All the local Welsh singers were required to re-audition for their places in the show. Some were successful, others were not. The show's original star, Ivor Emmanuel, who had initially walked out in sympathy with his fellow Welsh singers, returned once the MU settlement had been reached. Emmanuel was no longer featured in every subsequent edition, however. He led the Welsh language editions, as before, but in between, for shows where there was now to be less emphasis on traditional Welsh material, other entertainers (e.g. Johnny Stewart, Johnny Tudor) were brought in to lead in his place.

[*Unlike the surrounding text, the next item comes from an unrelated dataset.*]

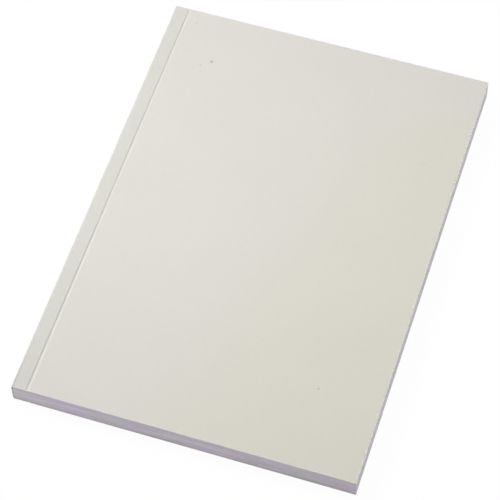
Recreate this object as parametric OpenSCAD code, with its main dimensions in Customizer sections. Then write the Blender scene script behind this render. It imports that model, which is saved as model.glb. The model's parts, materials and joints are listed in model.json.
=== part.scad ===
// Softcover notebook, perfect bound, closed and lying on its back cover.
//
// A block of loose leaves is glued into one sheet of card. The sheet is folded round the spine,
// and pressed with a crease on each side, along which the front and the back cover open.
// Frame: X runs from the spine to the fore edge, Y from the tail to the head, Z from the back
// cover to the front cover. The origin is the middle of the underside. Sizes are in millimetres.

/* [Trimmed book] */
// Width from the outside of the spine to the fore edge
book_w = 148; // [100:1:220]
// Height from the tail to the head
book_h = 210; // [140:1:300]

/* [Page block] */
// Number of leaves
leaf_count = 96; // [40:4:200]
// Thickness of one leaf
leaf_t = 0.095; // [0.07:0.005:0.15]
// Distance from one milled notch of the spine edge to the next
notch_pitch = 6; // [4:0.5:12]
// Width of a milled notch
notch_w = 0.8; // [0.4:0.1:2]
// Depth of a milled notch
notch_depth = 0.7; // [0.3:0.1:1.5]

/* [Cover card] */
// Thickness of the card
card_t = 0.35; // [0.2:0.05:0.6]
// Radius inside the two folds that take the card round the spine
fold_r = 0.65; // [0.3:0.05:0.65]

/* [Hinge creases] */
// Distance of each crease from the outside of the spine
crease_x = 6.7; // [5:0.1:12]
// Width of the groove that a crease leaves in the outer face of the card
crease_w = 1.6; // [1:0.1:2.2]
// Depth to which a crease is pressed
crease_depth = 0.26; // [0.1:0.02:0.3]
// Room between the ridge under a crease and the leaves that it has pressed down
crease_room = 0.1; // [0.05:0.01:0.2]

/* [Glue] */
// Thickness of the glue film between the spine edge of the leaves and the card
glue_t = 0.4; // [0.4:0.05:0.8]
// Thickness of the side glue on the first and the last leaf
side_glue_t = 0.1; // [0.05:0.01:0.15]
// Bare strip between the side glue and the ridge of the crease
side_glue_gap = 0.3; // [0.1:0.1:1]

/* [Hidden] */
$fn = 96;

card_colour = "#dedbd0";
paper_colour = "#e6e2ec";
glue_colour = "#e5dcc0";

// The cutting shapes run past what they cut by this much
past = 1;

block_t = leaf_count * leaf_t;
book_t = block_t + 2 * card_t;

// Both folds turn about a line this far in from the spine and from their cover
fold_x = fold_r + card_t;

// Where the spine edge of the leaves stands, and the heights between which it is full
block_x = card_t + glue_t;
edge_low = card_t + side_glue_t;
edge_high = book_t - edge_low;

// A crease is a round groove, and the card keeps its thickness below it
groove_r = (pow(crease_w / 2, 2) + pow(crease_depth, 2)) / (2 * crease_depth);
ridge_r = groove_r + card_t;
press_r = ridge_r + crease_room;
crease_rise = groove_r - crease_depth;

// The mark that a ridge presses into the leaves is this wide to each side of its crease
press_half_w = sqrt(pow(press_r, 2) - pow(crease_rise + card_t, 2));
side_glue_x = crease_x - press_half_w - side_glue_gap;

notch_count = floor(book_h / notch_pitch);

// Draws a section with X across the book and Y up, and runs it from the tail to the head
module along_spine() {
    translate([-book_w / 2, 0, 0])
        rotate([90, 0, 0])
            linear_extrude(book_h, center = true)
                children();
}

// Outline of the closed book, inset all round but at the far end, with its two rounded folds
module wrapped_outline(inset, end_x) {
    translate([fold_x, inset])
        square([end_x - fold_x, book_t - 2 * inset]);
    translate([inset, fold_x])
        square([end_x - inset, book_t - 2 * fold_x]);
    for (fold_z = [fold_x, book_t - fold_x])
        translate([fold_x, fold_z])
            circle(fold_x - inset);
}

// A round bar over the front crease and one under the back crease
module crease_bars(bar_r) {
    for (bar_z = [-crease_rise, book_t + crease_rise])
        translate([crease_x, bar_z])
            circle(bar_r);
}

// Section of the whole folded sheet, from the front fore edge round the spine to the back one
module cover_section() {
    difference() {
        wrapped_outline(0, book_w);
        difference() {
            wrapped_outline(card_t, book_w + past);
            crease_bars(ridge_r);
        }
        crease_bars(groove_r);
    }
}

// Part of the sheet beyond its crease, in the upper or the lower half of the book
module board_section(low_z) {
    intersection() {
        cover_section();
        translate([crease_x, low_z])
            square([book_w - crease_x, book_t / 2]);
    }
}

// What the cutter takes out of the spine edge, or with overlap the glue that fills it
module notches(overlap) {
    for (i = [0 : notch_count - 1])
        translate([
            block_x - overlap - book_w / 2,
            (i - (notch_count - 1) / 2) * notch_pitch - notch_w / 2,
            edge_low
        ])
            cube([notch_depth + overlap, notch_w, edge_high - edge_low]);
}

// Section of the leaves: pressed down under the side glue and under the ridges of the creases
module block_section() {
    difference() {
        translate([block_x, card_t])
            square([book_w - block_x, block_t]);
        for (strip_z = [edge_low - side_glue_t - past, edge_high])
            translate([block_x - past, strip_z])
                square([side_glue_x - block_x + past, side_glue_t + past]);
        crease_bars(press_r);
    }
}

// Section of the glue: the film on the spine edge and the side glue on the outer leaves
module glue_section() {
    difference() {
        wrapped_outline(card_t, side_glue_x);
        translate([block_x, edge_low])
            square([side_glue_x - block_x + past, edge_high - edge_low]);
    }
}

module page_block() {
    color(paper_colour)
        difference() {
            along_spine()
                block_section();
            notches(0);
        }
}

module spine_glue() {
    color(glue_colour)
        union() {
            along_spine()
                glue_section();
            notches(glue_t / 2);
        }
}

module spine_wrap() {
    color(card_colour)
        along_spine()
            intersection() {
                cover_section();
                square([crease_x, book_t]);
            }
}

module front_cover() {
    color(card_colour)
        along_spine()
            board_section(book_t / 2);
}

module back_cover() {
    color(card_colour)
        along_spine()
            board_section(0);
}

page_block();
spine_glue();
spine_wrap();
front_cover();
back_cover();
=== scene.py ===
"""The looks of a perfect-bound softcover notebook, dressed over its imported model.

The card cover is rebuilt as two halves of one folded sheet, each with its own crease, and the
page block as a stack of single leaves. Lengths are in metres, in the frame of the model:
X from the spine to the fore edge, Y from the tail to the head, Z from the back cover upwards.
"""

import json
import logging
import math
from dataclasses import dataclass
from enum import Enum

import bpy
import numpy as np
from bpy.types import Material, Mesh, Node, NodeOutputs, NodeTree, Object
from bpy.types import NodeSocket as Socket
from mathutils import Matrix, Vector

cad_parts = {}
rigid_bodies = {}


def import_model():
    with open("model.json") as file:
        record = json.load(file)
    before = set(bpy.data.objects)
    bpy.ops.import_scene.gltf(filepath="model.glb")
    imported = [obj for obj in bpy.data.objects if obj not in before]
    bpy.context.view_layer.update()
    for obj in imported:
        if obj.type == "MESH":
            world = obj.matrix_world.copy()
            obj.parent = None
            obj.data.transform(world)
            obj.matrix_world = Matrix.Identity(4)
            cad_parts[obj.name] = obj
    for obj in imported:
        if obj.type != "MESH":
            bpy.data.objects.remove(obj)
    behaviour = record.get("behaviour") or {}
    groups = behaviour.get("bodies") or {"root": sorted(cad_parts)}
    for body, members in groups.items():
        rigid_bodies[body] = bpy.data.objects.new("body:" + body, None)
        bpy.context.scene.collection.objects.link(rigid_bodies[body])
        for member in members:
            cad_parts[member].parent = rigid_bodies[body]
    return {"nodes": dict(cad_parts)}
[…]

So the show continued, but something fundamental had changed. More ‘songs from the shows’ were now introduced into the musical mix and more singers were brought in from the London stage to sing them. The essentially Welsh character became diluted as attempts were made to appeal more directly to the wider UK audience.

Other alterations were also made. Between 1958-62 the show was performed wholly live from the Pontcanna studios, but during the 1962-4 period some pre-recorded sequences began to be included. Sequences, for example, were recorded outdoors at a beach or at "Ivor’s farm", or at other rural and seaside locations near Cardiff. Perhaps in this way something of the spontaneity of the original was dissipated.

After the "bust up" of 1962, Land of Song continued for another year or eighteen months and finally came to an end in 1964.

Its impact was not forgotten however. On 3 March 1968, as the Wales and the West of England independent television franchise was about to pass, controversially, to Harlech Television (HTV), the final show broadcast by the outgoing TWW (All Good Things… i.e. come to an end) featured Bernard Braden, Morecambe and Wise, Clifford Evans, Anita Harris, Manfred Mann, Gwyn Thomas, Stan Stennett, Wyn Calvin, Stanley Unwin, the Pendyrus Male Voice Choir and – in homage to the nationwide success that Land of Song had brought to the company between 1958 and 1964 – Ivor Emmanuel.